Imago Dei – created in the image of God

Genesis 1:27 tells us we are created in the image of God. But is that all of us? How do we imagine God? Do we depart from that image? Is God preternaturally beautiful and perfect – omnipotent, omniscient and omnipresent? Are we, the disabled, really in the image of God or are we flawed products, seconds as it were?

But once you admit the possibility of a God with limitations, it becomes possible to imagine a God like one, and indeed all, of us. A “sip pull” God as envisaged by Nancy Eiesland – a quadriplegic God who moves his wheelchair by sucking or blowing on a tube. This not so much a fractal God as a mosaic one who is a composite of the whole human condition – so all of us can see ourselves in the image of God. For us and our salvation he became truly human.

This is easy to do for bodily disabilities, but more challenging for psycho-social ones. Can we construct a God with cognitive disabilities, schizophrenia or dementia, a neuro-divergent God?

The radically empathetic God and the suffering of the disabled

A complement, or alternative, to the mosaic God is the radically empathetic God. Jurgen Moltmann wrote: “A God who cannot suffer is poorer than any man. For a God who is incapable of suffering is a being who cannot be involved. Suffering and injustice do not affect him. And because he is so completely insensitive, he cannot be affected or shaken by anything. He cannot weep, for he has no tears. But the one who cannot suffer cannot love either.” Where was God in the Concentration Camps, he asked, “God was present and suffered with the victims. Their death cries were his”.

For me, this is an intensely powerful image – God might not be able to reverse suffering, but he can envelop us with his full understanding of us, suffer with us and grant us the grace to live with what can’t be changed. And in the words of Ecclesiastes “enjoy our work” here on earth.

A (very) personal eschatology and resurrection

We know that Christ will come again.

But will that be a physical return? Will the physical world be returned to a prelapsarian (non-evolutionary) state – innocent and unspoiled where the wolf will lie down with the lamb, the leopard with the kid, the lion with the calf (Isiah 11 6) and where none will starve or die? Will this all happen at moment in time — the last trump — following Armageddon?
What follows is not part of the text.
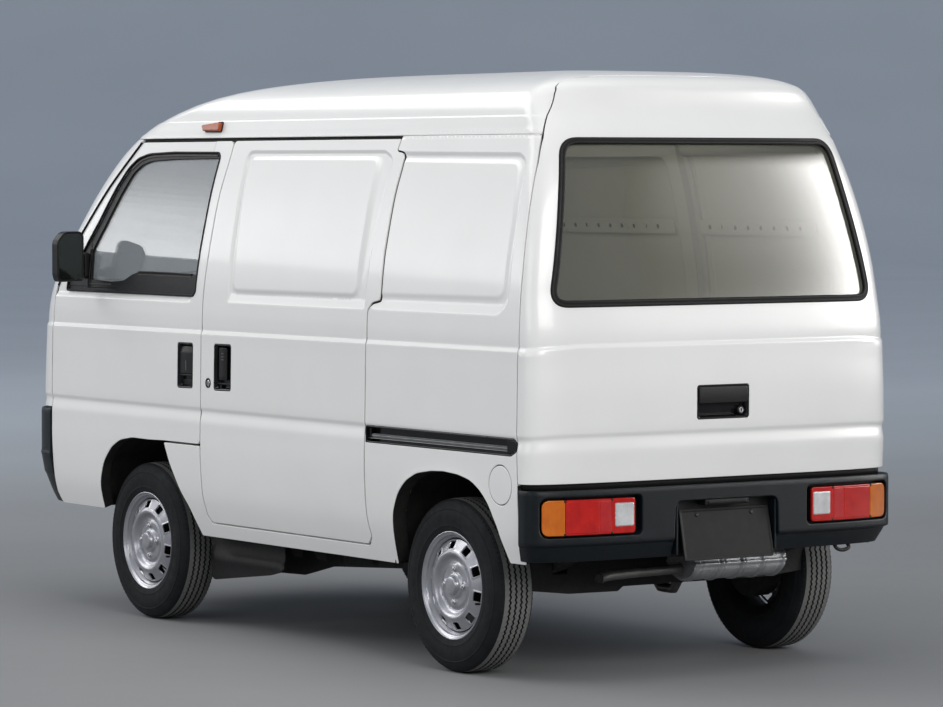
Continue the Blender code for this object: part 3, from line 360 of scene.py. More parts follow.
class Mesh:
    """Collects vertices, their normals and triangles."""

    def __init__(self):
        self.v, self.n, self.f, self.m, self.count = [], [], [], [], 0

    def add(self, v, n, f, mat=0):
        v, n = np.asarray(v, float).reshape(-1, 3), np.asarray(n, float).reshape(-1, 3)
        f = np.asarray(f, int).reshape(-1, 3)
        if len(f):
            g = np.cross(v[f[:, 1]] - v[f[:, 0]], v[f[:, 2]] - v[f[:, 0]])
            s = np.sum(g * n[f[:, 0]], 1)
            if np.sum(s) < 0:
                f = f[:, ::-1]
        self.v.append(v)
        self.n.append(n)
        self.f.append(f + self.count)
        self.m.append(np.full(len(f), mat))
        self.count += len(v)

    def grid(self, V, N, mat=0, wrap_u=False, wrap_v=False):
        """V is (rows, columns, 3)."""
        r, c = V.shape[:2]
        idx = np.arange(r * c).reshape(r, c)
        R = np.roll(idx, -1, 0) if wrap_u else idx[1:]
        A = idx if wrap_u else idx[:-1]
        if not wrap_v:
            a, b, c2, d = A[:, :-1], A[:, 1:], R[:, 1:], R[:, :-1]
        else:
            a, b, c2, d = A, np.roll(A, -1, 1), np.roll(R, -1, 1), R
        f = np.concatenate([np.stack([a, b, c2], -1).reshape(-1, 3), np.stack([a, c2, d], -1).reshape(-1, 3)])
        V, N, f = V.reshape(-1, 3), N.reshape(-1, 3), f
        g = np.cross(V[f[:, 1]] - V[f[:, 0]], V[f[:, 2]] - V[f[:, 0]])
        good = np.linalg.norm(g, axis=1) > 1e-12
        self.add(V, N, f[good], mat)

    def build(self, name, mats, mirror=False, smooth=True):
        v, n, f = np.concatenate(self.v), np.concatenate(self.n), np.concatenate(self.f)
        m = np.concatenate(self.m)
        n = n / np.maximum(np.linalg.norm(n, axis=1, keepdims=True), 1e-9)
        if mirror:
            v = v * [1, -1, 1]
            n = n * [1, -1, 1]
            f = f[:, ::-1]
        me = bpy.data.meshes.new(name)
        me.vertices.add(len(v))
        me.vertices.foreach_set("co", v.astype(np.float32).ravel())
        me.loops.add(len(f) * 3)
        me.loops.foreach_set("vertex_index", f.astype(np.int32).ravel())
        me.polygons.add(len(f))
        me.polygons.foreach_set("loop_start", np.arange(0, len(f) * 3, 3, dtype=np.int32))
        me.polygons.foreach_set("material_index", m.astype(np.int32))
        me.update(calc_edges=True)
        me.shade_smooth()
        me.normals_split_custom_set_from_vertices(n.astype(np.float32).tolist())
        for mat in mats:
            me.materials.append(mat)
        ob = bpy.data.objects.new(name, me)
        bpy.context.scene.collection.objects.link(ob)
        return ob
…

Does this mean that the disabled will be “restored” on Resurrection to perfection, even if their disability has been life-long? Some people with disabilities, and their loved ones, would live in that hope and find intense comfort in it. But what does this say to those who feel that their disability is essential to their individual essence?

Are there other ways of viewing end times and resurrection? One way that I have found helpful is to think of the end times, and Resurrection, as continuous and personal. By following the Lord we can experience rebirth in life. As we die our physical world ends. But with the Grace of God we enter his presence and the most deep and intense relationship, oneness, with him, our loved ones and the whole Creation. That is my hoped for Resurrection.